Al ser Bogotá un compendio de Colombia entera, la mayoría de los aquí nacidos personificamos el producto azaroso de muchas ‘regionalidades’ que en la capital se encuentran. Así, si nos acogiéramos al rigor de lo genético, y pese a la indisimulable cara de rolo que todos me imputan, quien esto escribe tendría más de quindiano y de ‘nortevallecaucano’ que de bogotano. Mamá: calarqueña. Padre: cartagüeño. Vacaciones de infancia: siempre en Calarcá.
Allá, en la llamada ‘Villa del Cacique’ reposan muchos de mis fantasmas y añoranzas. Entre sacos de café, trilladoras y árboles de plátano. Entre recuerdos de visitas a parientes longevos, a tíos abuelos y a primos que decían ‘motilar’ en lugar de ‘peluquear’. Entre los extintos solares de las bisabuelas Alicia y María y el patio de las hermanas, todas rezanderas, del bisabuelo Víctor. Entre lo que queda de la Posada Alemana. Entre el gusto a empanadas de cambray, mazamorra con panela, ‘forcha’ de Barcelona, ‘kumis con cuca’ y patacones con hogao de Salento. Entre los álbumes y documentos debido a cuya magia he edificado una relación sólida con ancestros a quienes nunca conocí.

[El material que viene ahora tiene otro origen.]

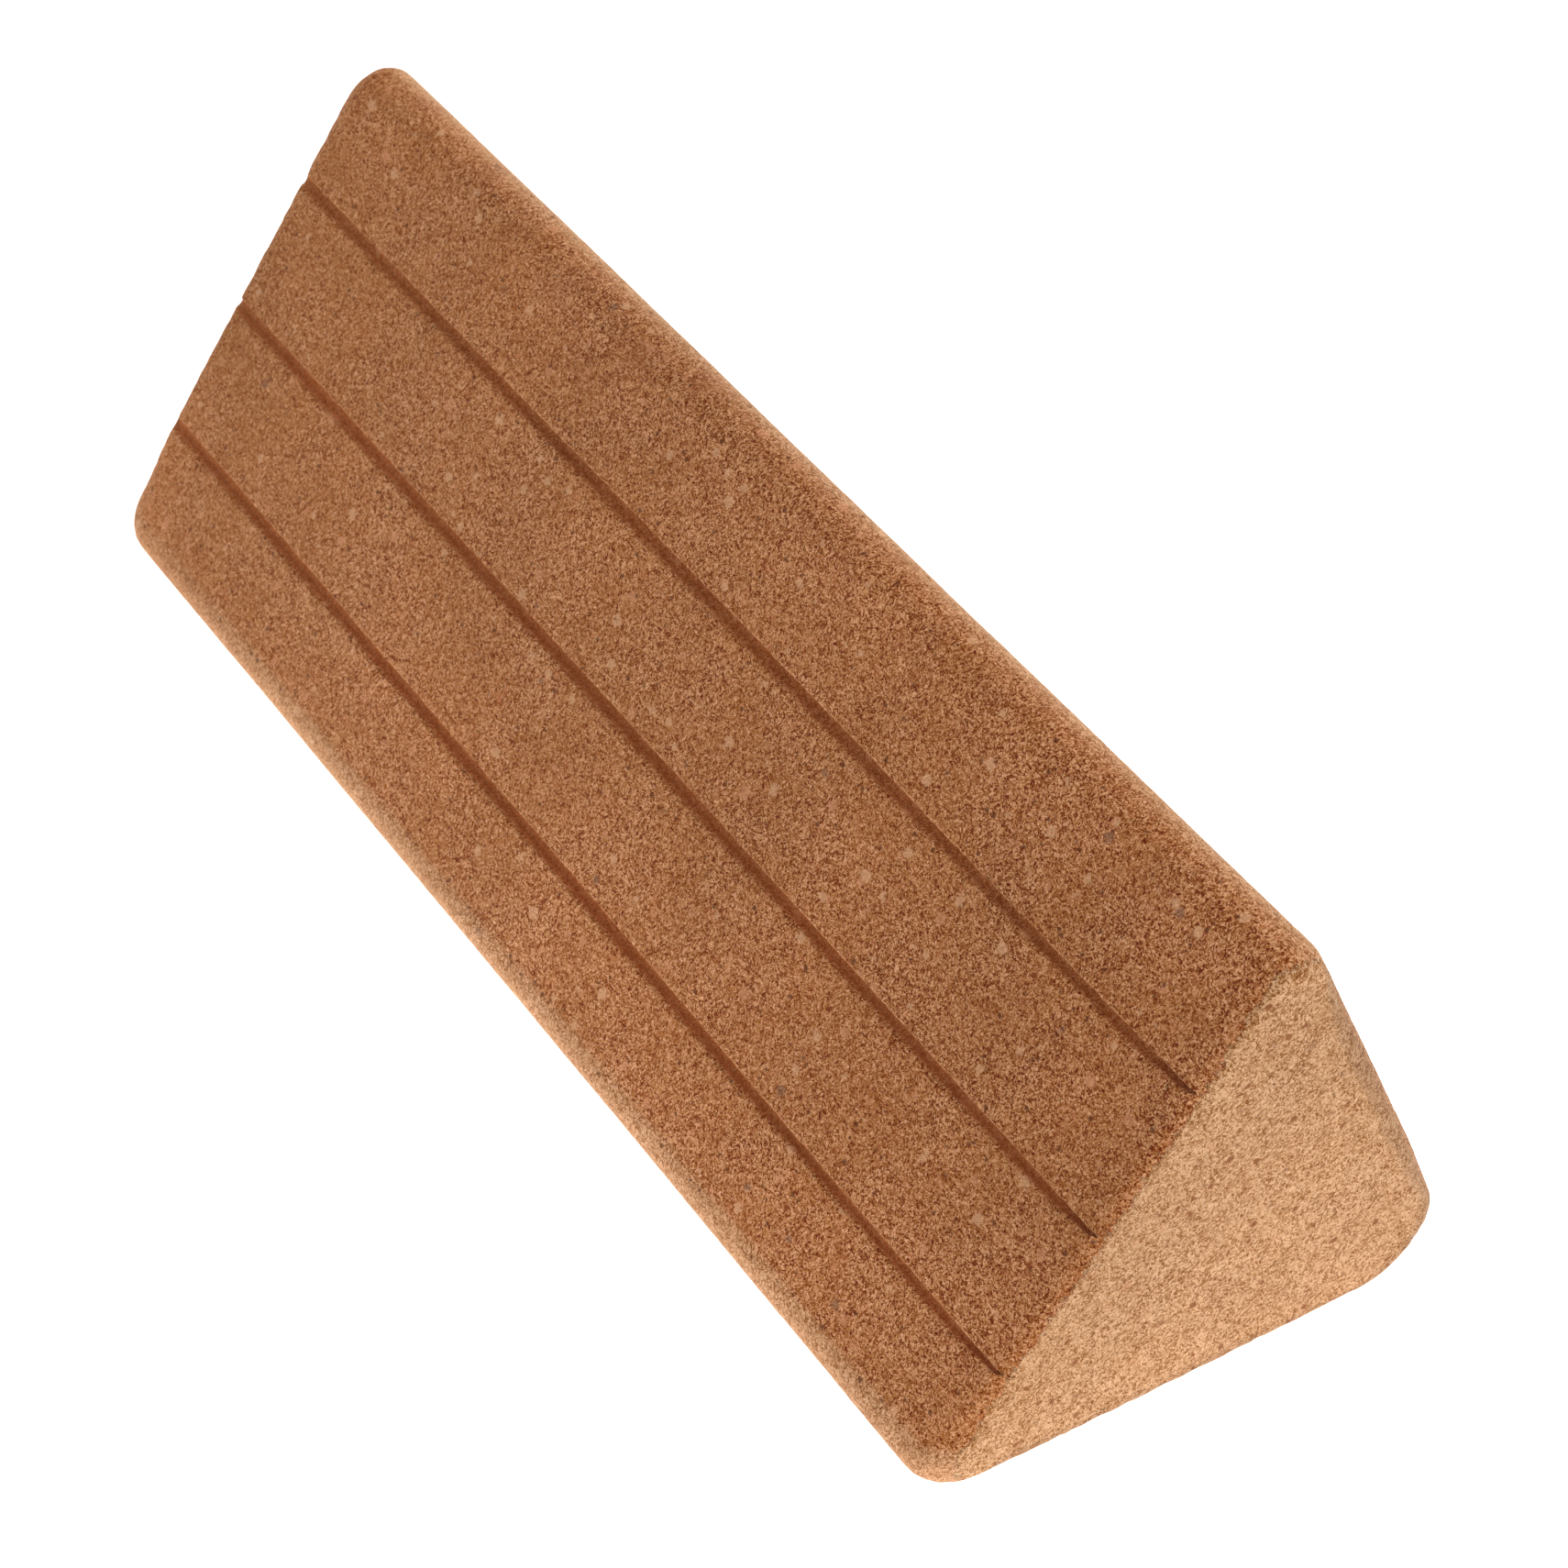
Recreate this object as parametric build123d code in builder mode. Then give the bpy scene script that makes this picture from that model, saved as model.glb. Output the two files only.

En Calarcá aprendí a conjugar en pasado… y el vicio se me quedó. Supe de poetas… Luis Vidales y Baudilio Montoya entre ellos. Me interesé por la biografía de un multimillonario industrial calarqueño llamado Vicente Giraldo (Vigig), que a principios del siglo XX empapeló los tranvías de Bogotá con publicidades alusivas al Caspidosán —un antiseborreico— y al Afeitol Vigig, una espuma de rasurar. Allí absorbí las historias de mi abuelita Sola sobre un tal cacique Calarcá, que a juzgar por documentos ni era cacique ni era calarqueño, sino oriundo de terruños correspondientes a lo que hoy llamaríamos Tolima. Ahí me fui obsesionando con las leyendas acerca de guacas y tesoros ocultos en Peñas Blancas. Gracias a Calarcá conocí el término ‘grecoquimbaya’ y deliré con aventuras de colonos y pueblos erigidos a fuerza de obstinación y valentía. Allá, justo allá, comencé a admirar a don Segundo Henao, masón, librepensador y fundador del mencionado municipio.

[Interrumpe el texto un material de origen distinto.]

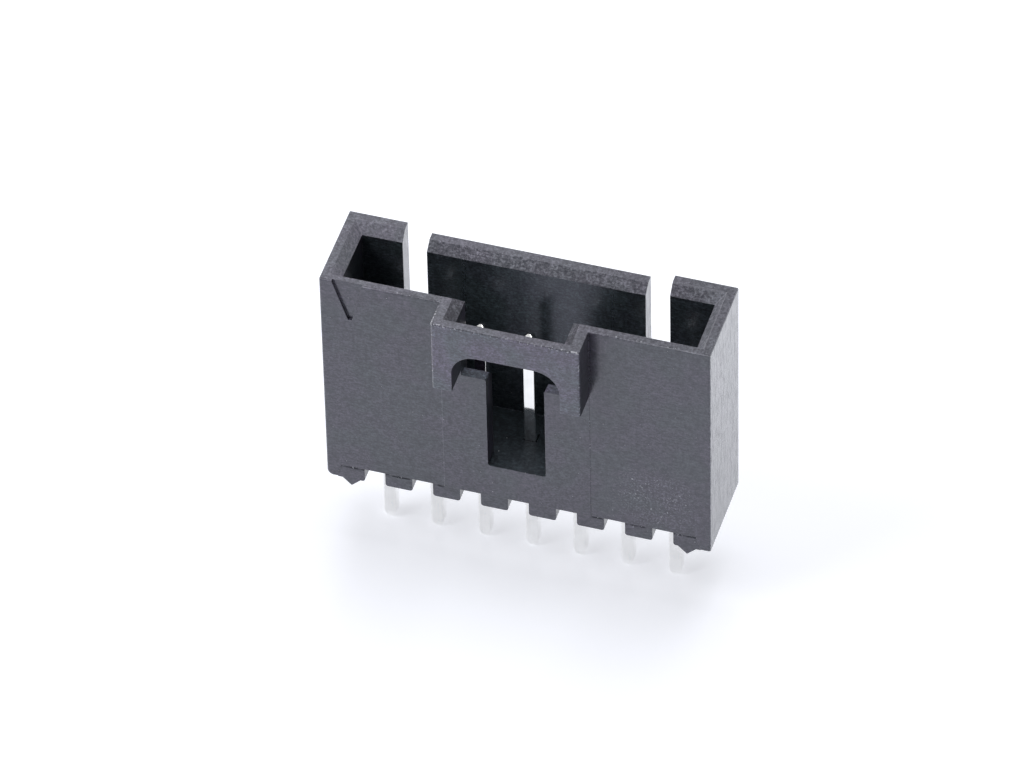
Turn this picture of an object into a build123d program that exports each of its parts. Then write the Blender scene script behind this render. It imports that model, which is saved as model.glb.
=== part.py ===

El viernes anterior, como cada mañana, me llamó Solita, hoy radicada en Armenia: “murió Luis Fernando Londoño Aristizábal”, anunció. Para quienes no lo ubiquen: caballero amigable, comprometido y de buena estampa, fundador, curador y director del Museo Gráfico y Audiovisual del Quindío, con sede única en Calarcá. Quienes hayan tenido ocasión de conocer esta iniciativa, fundada en 2006, de seguro se habrán sorprendido con las decenas —si no cientos— de miles de imágenes fijas y en movimiento alusivas a la región allí albergadas.
¿Qué hay allá adentro? Memorias familiares, de desarrollo urbano y nostalgias en todos los formatos y dataciones imaginables. Una colección impresionante de cédulas antiguas y registros de eventos sociales. Genealogías completas en forma de fotogramas. En suma: un paraíso para los ‘añoradores’ de alma y una fuente inacabable de insumos para los investigadores. Fallecido Luis Fernando, temo que el legado de este quijote haya de terminar confinado a algún patio y que tamaño acervo documental perezca a manos de la humedad, el desdén y el olvido. De momento, encomendarnos a los dioses del patrimonio, si existen, para que semejante espacio no se vaya con su gestor, a quien no cabría mejor homenaje que resguardar esta herencia sin precio. Hasta el otro martes.